> Problem: Provide again, from the entries below, every line from the one containing "obj.parent = empty" through the one containing "imported = [obj", exactly as written, and no other line.

---+---

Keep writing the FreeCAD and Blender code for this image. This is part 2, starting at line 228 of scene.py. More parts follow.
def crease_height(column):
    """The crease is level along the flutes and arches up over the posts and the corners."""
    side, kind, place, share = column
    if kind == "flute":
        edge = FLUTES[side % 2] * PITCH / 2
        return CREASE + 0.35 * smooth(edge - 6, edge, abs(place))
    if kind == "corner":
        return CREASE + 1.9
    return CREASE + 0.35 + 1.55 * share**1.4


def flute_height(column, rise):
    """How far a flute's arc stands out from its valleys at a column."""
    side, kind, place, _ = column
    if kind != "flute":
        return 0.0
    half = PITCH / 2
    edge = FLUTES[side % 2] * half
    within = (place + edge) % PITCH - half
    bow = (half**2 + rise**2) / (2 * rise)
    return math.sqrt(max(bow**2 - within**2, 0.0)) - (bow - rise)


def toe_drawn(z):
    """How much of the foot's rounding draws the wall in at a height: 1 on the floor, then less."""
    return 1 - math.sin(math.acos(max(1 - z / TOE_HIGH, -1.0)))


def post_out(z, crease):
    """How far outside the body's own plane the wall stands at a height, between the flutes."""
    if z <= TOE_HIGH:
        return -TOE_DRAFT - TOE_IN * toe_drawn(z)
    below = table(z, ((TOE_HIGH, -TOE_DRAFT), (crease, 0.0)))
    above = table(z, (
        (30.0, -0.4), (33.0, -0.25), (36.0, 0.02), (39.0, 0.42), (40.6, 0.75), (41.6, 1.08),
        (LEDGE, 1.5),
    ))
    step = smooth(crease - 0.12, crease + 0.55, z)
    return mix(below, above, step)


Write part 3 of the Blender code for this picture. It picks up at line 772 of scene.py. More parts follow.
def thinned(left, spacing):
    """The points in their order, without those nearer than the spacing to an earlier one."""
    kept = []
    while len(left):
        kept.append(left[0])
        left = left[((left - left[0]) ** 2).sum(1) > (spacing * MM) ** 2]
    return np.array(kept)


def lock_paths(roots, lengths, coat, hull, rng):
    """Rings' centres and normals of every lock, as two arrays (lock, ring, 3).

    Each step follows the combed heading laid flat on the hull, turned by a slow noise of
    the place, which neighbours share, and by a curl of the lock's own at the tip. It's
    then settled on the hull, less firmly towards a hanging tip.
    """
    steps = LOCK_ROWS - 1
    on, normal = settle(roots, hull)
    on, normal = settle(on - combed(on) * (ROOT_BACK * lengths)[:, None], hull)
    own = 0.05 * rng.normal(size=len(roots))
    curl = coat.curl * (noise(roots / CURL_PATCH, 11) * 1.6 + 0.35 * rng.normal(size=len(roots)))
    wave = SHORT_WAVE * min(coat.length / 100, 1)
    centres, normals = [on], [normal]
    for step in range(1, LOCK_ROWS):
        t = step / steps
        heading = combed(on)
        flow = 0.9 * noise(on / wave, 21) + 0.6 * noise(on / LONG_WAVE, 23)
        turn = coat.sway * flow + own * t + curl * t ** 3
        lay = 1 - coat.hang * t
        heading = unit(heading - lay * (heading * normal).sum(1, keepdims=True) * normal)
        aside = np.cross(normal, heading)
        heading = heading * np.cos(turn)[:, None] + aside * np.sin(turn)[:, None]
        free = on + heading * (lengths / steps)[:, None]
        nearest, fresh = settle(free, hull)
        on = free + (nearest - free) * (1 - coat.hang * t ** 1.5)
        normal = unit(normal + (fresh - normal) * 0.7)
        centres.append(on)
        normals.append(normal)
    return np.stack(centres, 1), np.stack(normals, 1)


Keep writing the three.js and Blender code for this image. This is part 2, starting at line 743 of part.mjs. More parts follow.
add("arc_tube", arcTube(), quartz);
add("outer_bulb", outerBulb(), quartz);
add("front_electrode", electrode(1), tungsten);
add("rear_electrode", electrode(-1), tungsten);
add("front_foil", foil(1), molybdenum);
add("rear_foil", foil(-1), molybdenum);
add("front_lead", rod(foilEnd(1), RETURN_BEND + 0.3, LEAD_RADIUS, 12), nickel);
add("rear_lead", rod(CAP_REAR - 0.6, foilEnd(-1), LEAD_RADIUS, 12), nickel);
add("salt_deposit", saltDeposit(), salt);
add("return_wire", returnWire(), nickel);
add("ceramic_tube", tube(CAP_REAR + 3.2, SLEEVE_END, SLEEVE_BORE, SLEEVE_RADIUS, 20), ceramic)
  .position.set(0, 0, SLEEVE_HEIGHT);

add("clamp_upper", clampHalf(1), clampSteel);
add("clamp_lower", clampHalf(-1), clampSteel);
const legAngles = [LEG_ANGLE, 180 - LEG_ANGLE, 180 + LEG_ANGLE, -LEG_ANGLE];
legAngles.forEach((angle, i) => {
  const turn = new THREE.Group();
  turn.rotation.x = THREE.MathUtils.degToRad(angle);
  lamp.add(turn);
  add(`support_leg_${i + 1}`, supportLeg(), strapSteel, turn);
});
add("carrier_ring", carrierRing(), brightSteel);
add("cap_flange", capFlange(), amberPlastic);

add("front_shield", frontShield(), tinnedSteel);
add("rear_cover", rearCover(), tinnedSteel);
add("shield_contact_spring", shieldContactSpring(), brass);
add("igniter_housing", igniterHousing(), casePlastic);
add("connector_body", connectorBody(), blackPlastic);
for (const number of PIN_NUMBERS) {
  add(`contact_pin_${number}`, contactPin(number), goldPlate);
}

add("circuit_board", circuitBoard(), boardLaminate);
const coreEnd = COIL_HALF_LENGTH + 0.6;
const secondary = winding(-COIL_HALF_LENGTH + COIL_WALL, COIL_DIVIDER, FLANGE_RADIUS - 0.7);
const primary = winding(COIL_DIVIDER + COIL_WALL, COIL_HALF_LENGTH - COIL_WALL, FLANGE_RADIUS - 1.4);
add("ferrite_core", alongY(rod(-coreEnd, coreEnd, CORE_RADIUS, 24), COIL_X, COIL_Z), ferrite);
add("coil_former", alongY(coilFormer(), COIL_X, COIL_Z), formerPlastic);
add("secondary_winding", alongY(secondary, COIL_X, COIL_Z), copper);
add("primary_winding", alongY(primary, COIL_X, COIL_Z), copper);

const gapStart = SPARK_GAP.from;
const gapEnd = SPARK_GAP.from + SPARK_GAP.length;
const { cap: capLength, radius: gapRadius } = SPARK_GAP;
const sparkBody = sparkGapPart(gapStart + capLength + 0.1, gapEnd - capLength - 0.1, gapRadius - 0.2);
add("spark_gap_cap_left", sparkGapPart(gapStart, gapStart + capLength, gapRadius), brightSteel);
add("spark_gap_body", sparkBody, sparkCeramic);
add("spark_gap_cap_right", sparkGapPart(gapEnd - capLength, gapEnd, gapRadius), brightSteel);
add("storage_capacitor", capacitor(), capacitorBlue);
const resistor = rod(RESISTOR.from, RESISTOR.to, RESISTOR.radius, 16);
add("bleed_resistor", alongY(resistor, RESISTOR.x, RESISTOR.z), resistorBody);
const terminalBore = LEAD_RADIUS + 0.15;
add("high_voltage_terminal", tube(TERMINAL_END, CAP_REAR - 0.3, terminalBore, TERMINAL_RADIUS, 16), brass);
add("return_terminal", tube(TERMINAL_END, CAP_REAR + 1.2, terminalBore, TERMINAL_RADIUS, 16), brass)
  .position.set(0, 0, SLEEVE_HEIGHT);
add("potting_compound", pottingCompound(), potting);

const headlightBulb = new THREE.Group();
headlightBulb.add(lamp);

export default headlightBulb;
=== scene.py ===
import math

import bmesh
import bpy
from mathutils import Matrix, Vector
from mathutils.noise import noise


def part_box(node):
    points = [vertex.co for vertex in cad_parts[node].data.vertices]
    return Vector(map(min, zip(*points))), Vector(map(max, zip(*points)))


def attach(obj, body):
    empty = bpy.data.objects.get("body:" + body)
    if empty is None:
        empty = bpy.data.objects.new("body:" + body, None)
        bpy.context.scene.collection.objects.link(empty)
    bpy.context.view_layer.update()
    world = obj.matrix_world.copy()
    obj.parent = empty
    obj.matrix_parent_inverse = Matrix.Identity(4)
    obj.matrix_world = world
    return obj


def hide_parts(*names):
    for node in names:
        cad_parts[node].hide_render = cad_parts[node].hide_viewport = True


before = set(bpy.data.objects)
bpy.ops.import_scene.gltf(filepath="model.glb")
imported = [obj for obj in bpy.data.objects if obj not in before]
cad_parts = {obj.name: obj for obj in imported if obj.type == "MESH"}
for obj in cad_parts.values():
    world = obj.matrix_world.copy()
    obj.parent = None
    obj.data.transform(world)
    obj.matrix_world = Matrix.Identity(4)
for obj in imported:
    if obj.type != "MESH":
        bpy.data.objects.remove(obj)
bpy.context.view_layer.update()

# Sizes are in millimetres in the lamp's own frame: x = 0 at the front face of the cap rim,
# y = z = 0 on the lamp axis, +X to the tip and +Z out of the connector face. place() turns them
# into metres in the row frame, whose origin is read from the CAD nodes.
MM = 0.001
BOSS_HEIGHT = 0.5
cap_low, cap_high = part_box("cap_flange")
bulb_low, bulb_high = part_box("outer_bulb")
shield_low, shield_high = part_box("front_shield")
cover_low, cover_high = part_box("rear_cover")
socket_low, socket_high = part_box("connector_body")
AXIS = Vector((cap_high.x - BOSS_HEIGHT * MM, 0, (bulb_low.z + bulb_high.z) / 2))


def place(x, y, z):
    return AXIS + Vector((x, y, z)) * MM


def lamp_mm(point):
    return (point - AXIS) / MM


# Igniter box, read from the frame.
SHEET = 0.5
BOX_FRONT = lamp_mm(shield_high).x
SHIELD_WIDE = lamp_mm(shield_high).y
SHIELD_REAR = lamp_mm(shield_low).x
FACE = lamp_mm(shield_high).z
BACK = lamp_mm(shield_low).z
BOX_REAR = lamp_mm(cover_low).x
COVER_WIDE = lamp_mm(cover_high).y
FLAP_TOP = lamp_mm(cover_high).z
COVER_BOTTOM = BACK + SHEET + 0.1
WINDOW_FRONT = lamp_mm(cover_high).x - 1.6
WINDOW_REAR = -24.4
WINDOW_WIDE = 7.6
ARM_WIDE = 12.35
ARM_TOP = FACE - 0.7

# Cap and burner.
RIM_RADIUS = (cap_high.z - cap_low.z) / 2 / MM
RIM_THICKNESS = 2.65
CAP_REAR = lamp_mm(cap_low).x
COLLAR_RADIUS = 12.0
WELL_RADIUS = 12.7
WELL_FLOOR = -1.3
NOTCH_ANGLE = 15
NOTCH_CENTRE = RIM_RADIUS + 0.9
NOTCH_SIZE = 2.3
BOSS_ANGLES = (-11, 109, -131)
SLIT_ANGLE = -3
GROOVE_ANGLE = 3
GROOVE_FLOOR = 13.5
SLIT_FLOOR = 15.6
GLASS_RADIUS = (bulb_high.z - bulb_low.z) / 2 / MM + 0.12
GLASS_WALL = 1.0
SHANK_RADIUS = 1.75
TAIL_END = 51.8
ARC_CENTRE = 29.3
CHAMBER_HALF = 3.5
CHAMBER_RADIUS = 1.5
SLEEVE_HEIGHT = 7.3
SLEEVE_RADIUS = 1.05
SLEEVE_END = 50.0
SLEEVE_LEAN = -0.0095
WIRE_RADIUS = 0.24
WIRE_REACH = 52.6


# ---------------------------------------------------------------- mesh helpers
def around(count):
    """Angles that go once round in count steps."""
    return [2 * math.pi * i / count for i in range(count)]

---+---

> Task response:
    obj.parent = empty
    obj.matrix_parent_inverse = Matrix.Identity(4)
    obj.matrix_world = world
    return obj


def hide_parts(*names):
    for node in names:
        cad_parts[node].hide_render = cad_parts[node].hide_viewport = True


before = set(bpy.data.objects)
bpy.ops.import_scene.gltf(filepath="model.glb")
imported = [obj for obj in bpy.data.objects if obj not in before]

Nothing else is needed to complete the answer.